◆ **WRITTEN EXERCISE**
Reproduce the lines from the one bearing "---------- one line" through the one bearing "obj.parent = empty", inclusive. Copy them exactly; include no other line.

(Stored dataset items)
━━━━━━

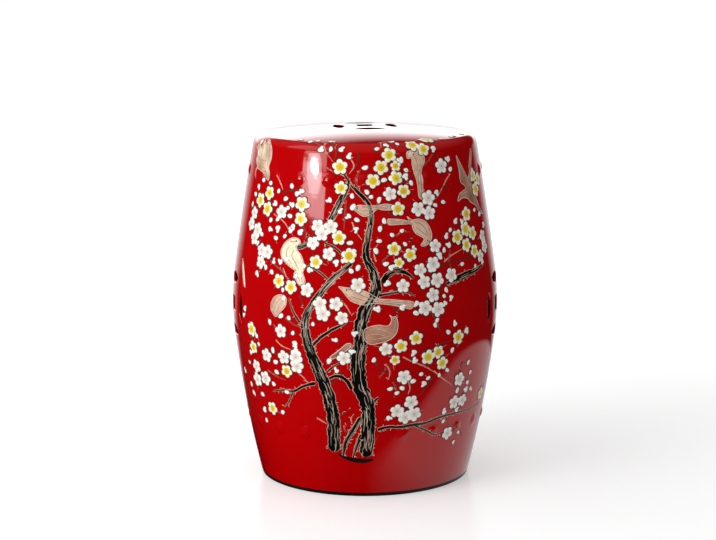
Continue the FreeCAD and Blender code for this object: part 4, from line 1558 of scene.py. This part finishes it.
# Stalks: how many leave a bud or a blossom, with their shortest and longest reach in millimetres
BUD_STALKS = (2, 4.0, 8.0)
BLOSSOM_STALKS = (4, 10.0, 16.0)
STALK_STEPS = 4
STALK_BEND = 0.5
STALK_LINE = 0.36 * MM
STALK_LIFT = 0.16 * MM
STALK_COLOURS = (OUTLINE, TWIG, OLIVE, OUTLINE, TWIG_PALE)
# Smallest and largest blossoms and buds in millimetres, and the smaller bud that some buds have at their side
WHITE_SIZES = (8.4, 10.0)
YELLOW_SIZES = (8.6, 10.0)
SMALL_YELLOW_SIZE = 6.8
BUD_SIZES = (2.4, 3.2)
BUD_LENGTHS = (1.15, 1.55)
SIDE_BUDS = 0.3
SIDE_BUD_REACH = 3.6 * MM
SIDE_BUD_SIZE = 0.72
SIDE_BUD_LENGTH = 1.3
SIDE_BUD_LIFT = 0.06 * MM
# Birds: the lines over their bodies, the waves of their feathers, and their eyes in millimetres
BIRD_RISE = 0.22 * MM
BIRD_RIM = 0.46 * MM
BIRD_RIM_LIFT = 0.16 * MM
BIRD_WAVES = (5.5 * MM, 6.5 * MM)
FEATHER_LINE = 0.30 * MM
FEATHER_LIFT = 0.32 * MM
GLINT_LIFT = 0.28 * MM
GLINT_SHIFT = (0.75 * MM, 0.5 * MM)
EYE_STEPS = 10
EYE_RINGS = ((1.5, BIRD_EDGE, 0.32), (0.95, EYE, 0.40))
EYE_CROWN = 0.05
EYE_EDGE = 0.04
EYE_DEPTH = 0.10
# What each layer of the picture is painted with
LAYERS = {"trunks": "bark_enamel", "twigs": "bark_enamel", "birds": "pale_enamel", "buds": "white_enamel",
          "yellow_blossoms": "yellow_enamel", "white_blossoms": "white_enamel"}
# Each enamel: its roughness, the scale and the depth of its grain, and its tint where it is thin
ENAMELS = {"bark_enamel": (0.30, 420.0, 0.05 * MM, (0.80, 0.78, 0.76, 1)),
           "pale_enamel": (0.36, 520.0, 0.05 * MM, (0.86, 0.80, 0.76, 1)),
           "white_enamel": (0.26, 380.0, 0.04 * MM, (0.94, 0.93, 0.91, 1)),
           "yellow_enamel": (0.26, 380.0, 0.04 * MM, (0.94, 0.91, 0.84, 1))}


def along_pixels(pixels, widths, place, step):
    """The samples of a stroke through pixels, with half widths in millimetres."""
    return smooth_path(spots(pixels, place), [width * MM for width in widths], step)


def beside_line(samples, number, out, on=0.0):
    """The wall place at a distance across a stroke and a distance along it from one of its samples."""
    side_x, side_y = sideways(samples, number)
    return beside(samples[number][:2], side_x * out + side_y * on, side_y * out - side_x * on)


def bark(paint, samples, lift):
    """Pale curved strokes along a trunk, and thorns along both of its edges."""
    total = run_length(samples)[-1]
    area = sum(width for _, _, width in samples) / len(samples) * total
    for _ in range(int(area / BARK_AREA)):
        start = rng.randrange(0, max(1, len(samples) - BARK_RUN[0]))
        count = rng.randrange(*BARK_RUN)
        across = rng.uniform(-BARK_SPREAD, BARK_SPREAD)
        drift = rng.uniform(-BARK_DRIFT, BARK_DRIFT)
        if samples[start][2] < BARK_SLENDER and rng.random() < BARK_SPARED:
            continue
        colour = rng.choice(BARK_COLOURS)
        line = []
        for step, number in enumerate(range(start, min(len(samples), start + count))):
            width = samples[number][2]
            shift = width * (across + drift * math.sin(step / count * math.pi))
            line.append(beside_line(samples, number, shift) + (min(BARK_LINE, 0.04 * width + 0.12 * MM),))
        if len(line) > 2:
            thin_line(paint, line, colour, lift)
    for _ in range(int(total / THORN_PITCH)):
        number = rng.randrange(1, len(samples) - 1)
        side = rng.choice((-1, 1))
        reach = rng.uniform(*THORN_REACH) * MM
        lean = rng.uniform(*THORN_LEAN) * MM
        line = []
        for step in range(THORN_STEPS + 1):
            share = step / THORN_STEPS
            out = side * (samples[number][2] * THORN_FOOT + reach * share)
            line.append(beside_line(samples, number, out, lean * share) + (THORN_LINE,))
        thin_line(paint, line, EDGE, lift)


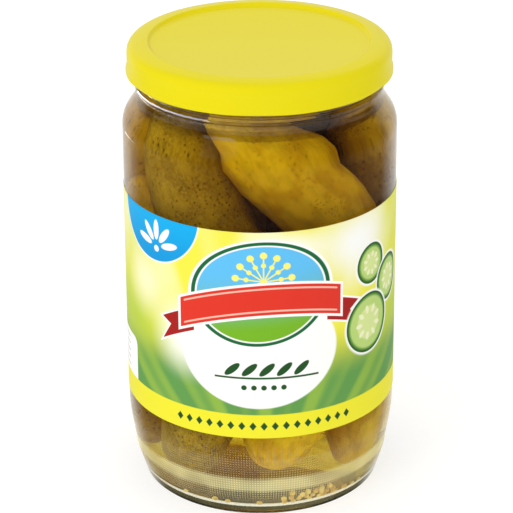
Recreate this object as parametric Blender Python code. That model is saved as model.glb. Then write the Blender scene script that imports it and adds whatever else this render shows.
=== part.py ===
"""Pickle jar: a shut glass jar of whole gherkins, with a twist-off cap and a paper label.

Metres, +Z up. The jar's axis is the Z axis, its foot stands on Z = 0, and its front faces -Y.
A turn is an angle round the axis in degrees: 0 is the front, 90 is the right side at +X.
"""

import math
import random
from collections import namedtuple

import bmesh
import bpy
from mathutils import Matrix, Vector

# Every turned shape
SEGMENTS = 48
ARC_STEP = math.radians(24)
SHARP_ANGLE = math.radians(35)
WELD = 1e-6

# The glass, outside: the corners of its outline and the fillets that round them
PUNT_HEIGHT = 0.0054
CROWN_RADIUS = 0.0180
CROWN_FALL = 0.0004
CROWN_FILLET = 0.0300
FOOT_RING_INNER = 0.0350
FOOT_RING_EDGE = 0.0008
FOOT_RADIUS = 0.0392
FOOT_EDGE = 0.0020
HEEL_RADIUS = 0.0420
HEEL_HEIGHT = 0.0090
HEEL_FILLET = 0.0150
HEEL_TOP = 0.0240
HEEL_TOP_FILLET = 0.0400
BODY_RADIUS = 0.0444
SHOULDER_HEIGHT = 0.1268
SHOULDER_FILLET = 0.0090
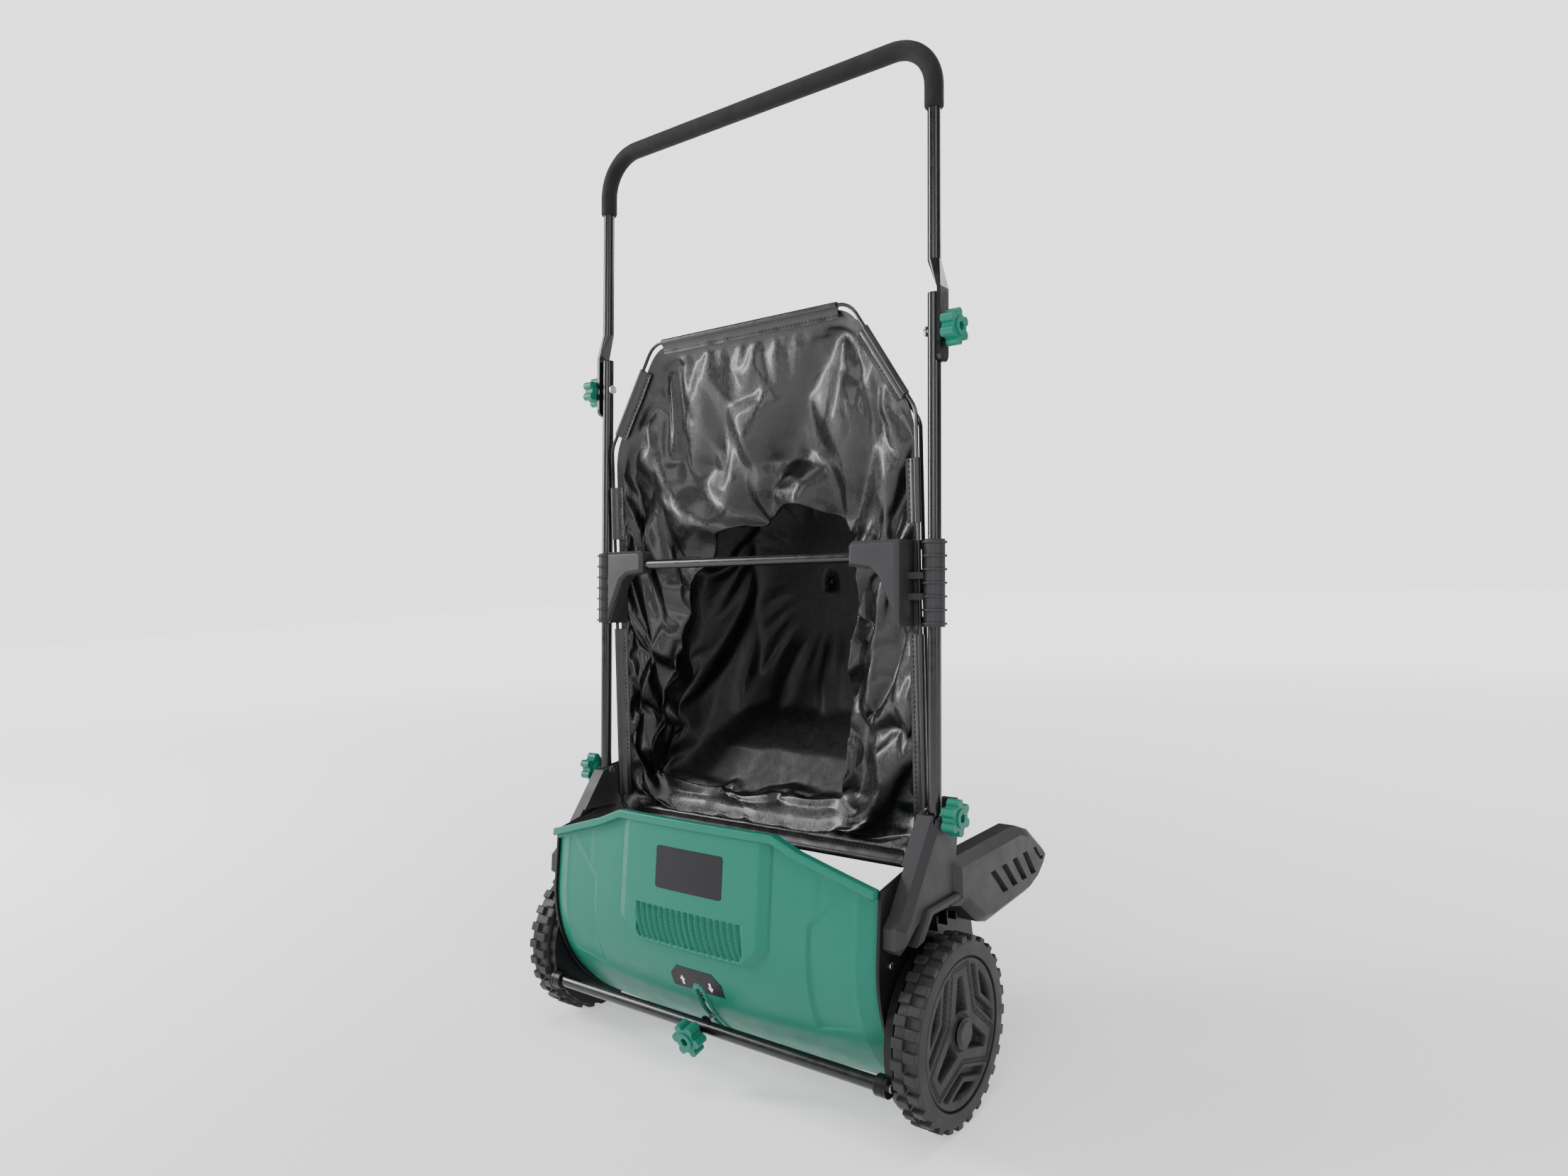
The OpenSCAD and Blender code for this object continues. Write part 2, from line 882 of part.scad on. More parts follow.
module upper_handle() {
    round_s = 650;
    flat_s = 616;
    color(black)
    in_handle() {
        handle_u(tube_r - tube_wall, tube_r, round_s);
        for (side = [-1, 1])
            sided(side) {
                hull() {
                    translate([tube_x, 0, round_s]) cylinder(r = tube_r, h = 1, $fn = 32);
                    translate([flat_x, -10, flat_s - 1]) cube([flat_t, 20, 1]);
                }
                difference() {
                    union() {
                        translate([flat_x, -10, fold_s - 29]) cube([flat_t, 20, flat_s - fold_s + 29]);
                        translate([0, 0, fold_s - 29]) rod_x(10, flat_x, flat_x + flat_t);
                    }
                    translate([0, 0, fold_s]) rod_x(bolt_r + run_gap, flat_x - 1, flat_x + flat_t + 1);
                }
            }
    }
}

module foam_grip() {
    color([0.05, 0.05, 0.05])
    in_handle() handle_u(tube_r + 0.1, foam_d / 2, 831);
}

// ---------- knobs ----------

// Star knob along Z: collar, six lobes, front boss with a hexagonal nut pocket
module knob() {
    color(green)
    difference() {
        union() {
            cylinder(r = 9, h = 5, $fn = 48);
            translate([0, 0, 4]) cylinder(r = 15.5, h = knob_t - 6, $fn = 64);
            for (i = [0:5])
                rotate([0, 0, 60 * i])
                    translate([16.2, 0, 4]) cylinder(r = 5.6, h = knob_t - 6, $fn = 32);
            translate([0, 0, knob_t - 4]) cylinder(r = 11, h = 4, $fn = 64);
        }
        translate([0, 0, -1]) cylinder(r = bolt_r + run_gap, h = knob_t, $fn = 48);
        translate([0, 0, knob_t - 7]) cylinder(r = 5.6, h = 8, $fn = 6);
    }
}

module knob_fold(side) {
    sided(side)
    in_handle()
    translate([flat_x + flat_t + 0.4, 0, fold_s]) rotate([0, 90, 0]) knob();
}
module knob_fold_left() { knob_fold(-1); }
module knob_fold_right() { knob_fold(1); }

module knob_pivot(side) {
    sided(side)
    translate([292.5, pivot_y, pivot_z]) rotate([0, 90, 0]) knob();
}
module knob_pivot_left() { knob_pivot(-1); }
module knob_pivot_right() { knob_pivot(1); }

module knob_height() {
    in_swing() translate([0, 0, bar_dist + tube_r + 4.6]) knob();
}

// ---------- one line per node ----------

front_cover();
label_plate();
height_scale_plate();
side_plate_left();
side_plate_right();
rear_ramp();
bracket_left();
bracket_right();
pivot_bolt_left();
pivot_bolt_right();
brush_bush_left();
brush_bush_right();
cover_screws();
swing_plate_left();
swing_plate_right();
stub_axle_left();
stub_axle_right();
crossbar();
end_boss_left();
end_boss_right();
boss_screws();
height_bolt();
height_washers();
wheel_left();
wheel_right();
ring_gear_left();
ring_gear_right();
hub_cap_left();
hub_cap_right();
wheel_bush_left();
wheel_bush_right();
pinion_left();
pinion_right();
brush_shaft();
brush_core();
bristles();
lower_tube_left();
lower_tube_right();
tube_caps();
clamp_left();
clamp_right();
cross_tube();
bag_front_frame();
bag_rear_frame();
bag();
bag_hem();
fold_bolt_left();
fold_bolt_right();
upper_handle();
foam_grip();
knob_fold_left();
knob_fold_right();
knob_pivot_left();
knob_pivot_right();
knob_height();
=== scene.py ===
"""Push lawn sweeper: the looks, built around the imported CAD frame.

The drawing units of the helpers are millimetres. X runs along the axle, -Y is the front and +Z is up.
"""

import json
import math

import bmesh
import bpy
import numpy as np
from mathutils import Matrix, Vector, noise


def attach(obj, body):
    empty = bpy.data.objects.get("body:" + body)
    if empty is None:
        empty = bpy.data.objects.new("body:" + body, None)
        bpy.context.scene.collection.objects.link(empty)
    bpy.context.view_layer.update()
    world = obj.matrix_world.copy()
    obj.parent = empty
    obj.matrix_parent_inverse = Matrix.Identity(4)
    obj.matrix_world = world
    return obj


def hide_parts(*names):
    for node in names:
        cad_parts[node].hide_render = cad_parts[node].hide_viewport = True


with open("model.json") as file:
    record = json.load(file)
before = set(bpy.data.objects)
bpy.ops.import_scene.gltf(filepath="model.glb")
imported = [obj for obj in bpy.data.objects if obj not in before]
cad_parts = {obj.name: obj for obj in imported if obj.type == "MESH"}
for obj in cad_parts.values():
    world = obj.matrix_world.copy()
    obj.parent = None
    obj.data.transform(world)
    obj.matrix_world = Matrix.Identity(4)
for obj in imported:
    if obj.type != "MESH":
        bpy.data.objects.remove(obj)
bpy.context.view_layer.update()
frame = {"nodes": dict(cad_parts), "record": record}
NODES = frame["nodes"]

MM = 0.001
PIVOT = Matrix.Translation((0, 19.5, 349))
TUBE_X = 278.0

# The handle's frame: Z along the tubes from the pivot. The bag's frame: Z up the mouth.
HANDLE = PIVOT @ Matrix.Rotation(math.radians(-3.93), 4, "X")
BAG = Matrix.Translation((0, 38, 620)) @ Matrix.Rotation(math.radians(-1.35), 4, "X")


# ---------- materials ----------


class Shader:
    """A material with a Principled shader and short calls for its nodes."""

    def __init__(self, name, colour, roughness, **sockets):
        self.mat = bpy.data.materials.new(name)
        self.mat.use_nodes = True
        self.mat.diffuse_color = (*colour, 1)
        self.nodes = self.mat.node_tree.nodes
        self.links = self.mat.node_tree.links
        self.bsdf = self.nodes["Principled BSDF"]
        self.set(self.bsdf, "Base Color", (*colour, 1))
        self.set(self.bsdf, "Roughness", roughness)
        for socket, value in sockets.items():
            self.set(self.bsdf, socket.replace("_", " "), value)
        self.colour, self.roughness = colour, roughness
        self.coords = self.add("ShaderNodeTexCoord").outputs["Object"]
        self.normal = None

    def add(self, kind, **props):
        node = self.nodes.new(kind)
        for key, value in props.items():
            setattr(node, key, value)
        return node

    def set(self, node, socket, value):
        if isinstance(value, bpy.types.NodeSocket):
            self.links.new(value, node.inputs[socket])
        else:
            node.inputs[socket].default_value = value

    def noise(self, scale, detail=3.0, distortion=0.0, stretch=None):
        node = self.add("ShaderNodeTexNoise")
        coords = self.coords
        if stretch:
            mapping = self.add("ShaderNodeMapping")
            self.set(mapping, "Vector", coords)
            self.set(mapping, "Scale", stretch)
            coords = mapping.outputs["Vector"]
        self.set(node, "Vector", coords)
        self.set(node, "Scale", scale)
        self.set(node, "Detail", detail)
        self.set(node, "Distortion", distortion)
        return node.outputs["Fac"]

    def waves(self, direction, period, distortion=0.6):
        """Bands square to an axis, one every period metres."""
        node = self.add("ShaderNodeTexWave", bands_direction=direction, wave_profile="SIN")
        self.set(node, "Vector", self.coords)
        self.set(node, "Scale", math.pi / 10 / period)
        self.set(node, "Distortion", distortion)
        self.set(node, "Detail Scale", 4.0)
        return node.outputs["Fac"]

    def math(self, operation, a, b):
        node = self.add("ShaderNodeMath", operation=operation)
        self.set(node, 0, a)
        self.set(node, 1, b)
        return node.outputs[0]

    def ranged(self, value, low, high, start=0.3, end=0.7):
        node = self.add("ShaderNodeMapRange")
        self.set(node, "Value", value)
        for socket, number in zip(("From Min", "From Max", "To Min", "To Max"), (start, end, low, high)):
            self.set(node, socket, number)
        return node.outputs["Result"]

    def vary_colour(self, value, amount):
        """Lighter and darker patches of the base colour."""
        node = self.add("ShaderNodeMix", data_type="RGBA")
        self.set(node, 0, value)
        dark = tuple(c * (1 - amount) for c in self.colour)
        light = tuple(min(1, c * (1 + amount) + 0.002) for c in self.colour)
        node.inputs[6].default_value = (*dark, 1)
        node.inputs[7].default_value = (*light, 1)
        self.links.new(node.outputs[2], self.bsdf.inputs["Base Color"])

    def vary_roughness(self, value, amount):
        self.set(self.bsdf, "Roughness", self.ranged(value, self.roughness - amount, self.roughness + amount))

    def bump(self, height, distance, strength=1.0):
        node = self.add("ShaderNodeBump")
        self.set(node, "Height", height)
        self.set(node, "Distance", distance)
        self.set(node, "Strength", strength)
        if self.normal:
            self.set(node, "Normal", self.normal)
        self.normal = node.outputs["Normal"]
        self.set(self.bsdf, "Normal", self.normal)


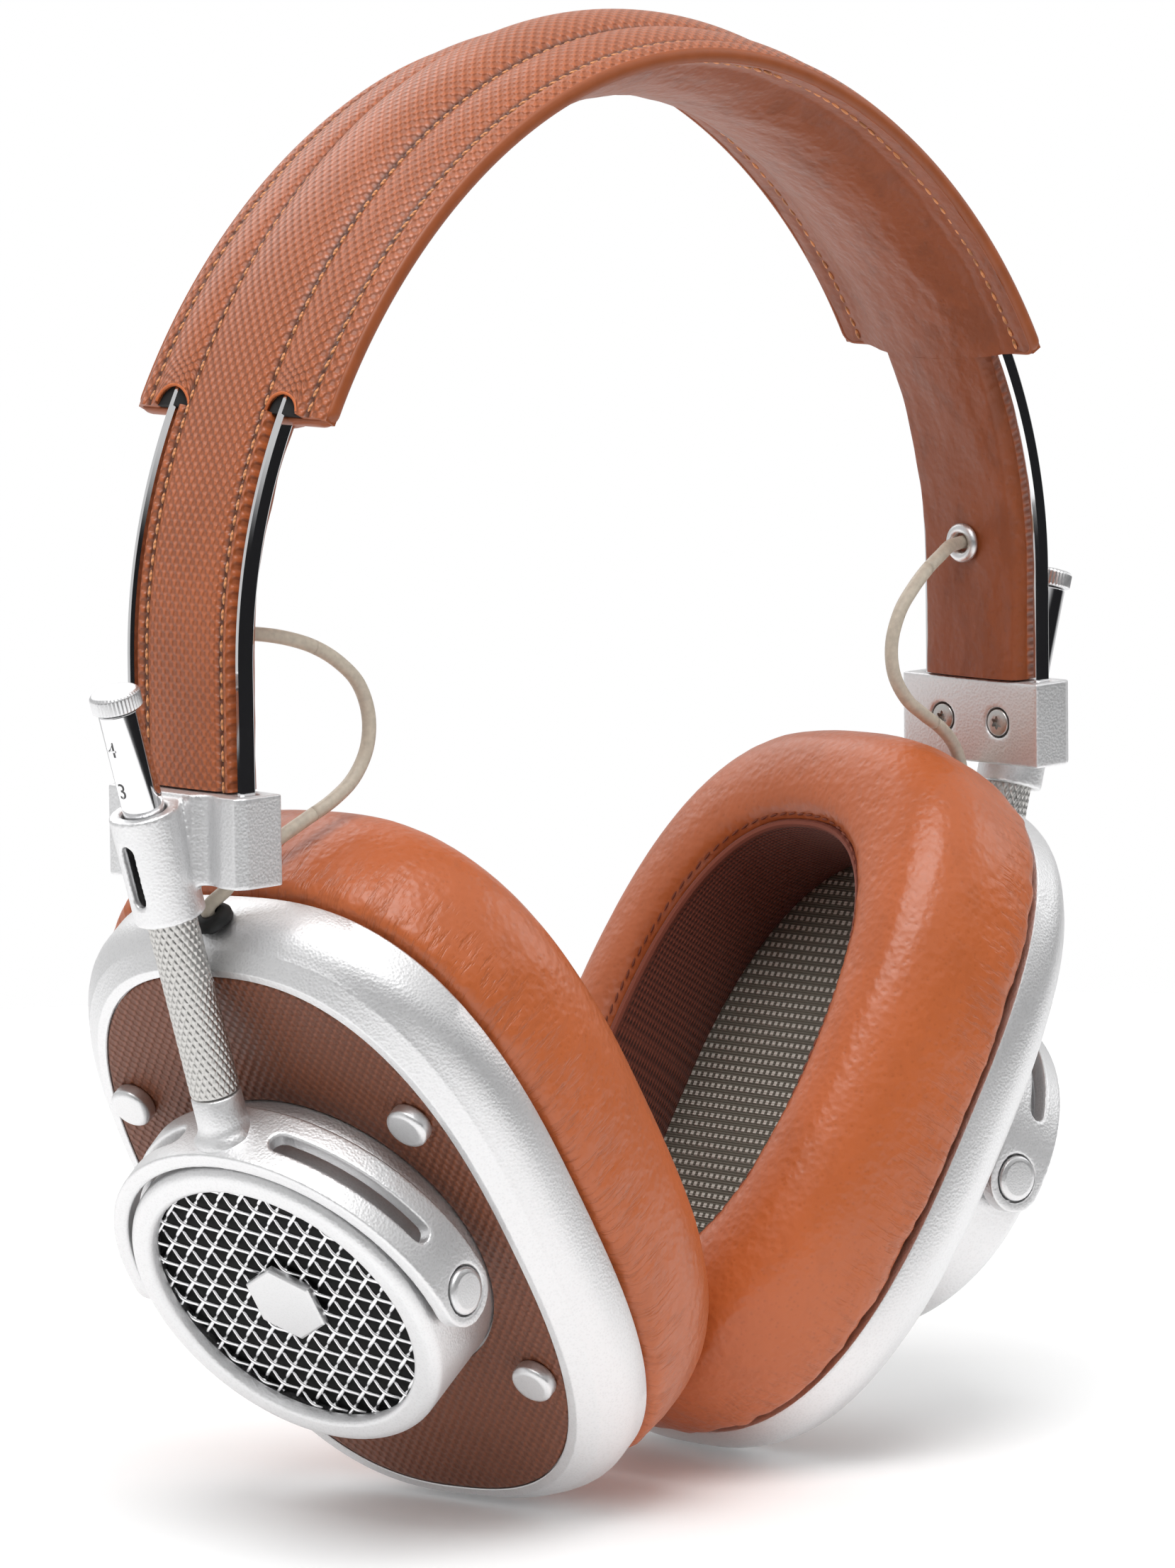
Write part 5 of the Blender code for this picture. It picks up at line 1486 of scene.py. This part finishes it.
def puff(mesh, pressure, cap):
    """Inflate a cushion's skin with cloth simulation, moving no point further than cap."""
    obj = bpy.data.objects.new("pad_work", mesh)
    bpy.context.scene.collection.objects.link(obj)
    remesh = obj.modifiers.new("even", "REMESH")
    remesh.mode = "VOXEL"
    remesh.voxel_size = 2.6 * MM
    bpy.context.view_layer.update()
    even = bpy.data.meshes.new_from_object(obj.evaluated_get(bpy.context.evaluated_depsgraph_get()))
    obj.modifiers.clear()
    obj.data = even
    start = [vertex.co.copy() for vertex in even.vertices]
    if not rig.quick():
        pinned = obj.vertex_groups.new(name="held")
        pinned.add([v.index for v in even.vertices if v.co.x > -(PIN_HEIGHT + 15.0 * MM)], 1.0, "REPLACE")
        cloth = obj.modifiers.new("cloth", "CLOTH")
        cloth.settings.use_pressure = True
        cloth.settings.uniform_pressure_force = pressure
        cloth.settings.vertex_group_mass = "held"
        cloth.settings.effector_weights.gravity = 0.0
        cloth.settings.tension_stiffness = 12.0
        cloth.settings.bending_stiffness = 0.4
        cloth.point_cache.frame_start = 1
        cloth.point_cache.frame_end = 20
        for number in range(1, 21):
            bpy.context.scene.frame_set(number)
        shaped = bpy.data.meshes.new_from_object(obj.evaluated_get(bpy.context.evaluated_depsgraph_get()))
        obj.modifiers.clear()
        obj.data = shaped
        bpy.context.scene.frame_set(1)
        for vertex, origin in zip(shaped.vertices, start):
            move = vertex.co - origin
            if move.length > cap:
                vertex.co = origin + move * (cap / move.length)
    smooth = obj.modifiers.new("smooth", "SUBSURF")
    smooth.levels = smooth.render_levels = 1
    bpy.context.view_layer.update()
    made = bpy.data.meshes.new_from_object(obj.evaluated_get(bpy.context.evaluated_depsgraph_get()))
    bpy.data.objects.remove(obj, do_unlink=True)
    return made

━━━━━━

◆ **WORKED ANSWER**
// ---------- one line per node ----------

front_cover();
label_plate();
height_scale_plate();
side_plate_left();
side_plate_right();
rear_ramp();
bracket_left();
bracket_right();
pivot_bolt_left();
pivot_bolt_right();
brush_bush_left();
brush_bush_right();
cover_screws();
swing_plate_left();
swing_plate_right();
stub_axle_left();
stub_axle_right();
crossbar();
end_boss_left();
end_boss_right();
boss_screws();
height_bolt();
height_washers();
wheel_left();
wheel_right();
ring_gear_left();
ring_gear_right();
hub_cap_left();
hub_cap_right();
wheel_bush_left();
wheel_bush_right();
pinion_left();
pinion_right();
brush_shaft();
brush_core();
bristles();
lower_tube_left();
lower_tube_right();
tube_caps();
clamp_left();
clamp_right();
cross_tube();
bag_front_frame();
bag_rear_frame();
bag();
bag_hem();
fold_bolt_left();
fold_bolt_right();
upper_handle();
foam_grip();
knob_fold_left();
knob_fold_right();
knob_pivot_left();
knob_pivot_right();
knob_height();
=== scene.py ===
"""Push lawn sweeper: the looks, built around the imported CAD frame.

The drawing units of the helpers are millimetres. X runs along the axle, -Y is the front and +Z is up.
"""

import json
import math

import bmesh
import bpy
import numpy as np
from mathutils import Matrix, Vector, noise


def attach(obj, body):
    empty = bpy.data.objects.get("body:" + body)
    if empty is None:
        empty = bpy.data.objects.new("body:" + body, None)
        bpy.context.scene.collection.objects.link(empty)
    bpy.context.view_layer.update()
    world = obj.matrix_world.copy()
    obj.parent = empty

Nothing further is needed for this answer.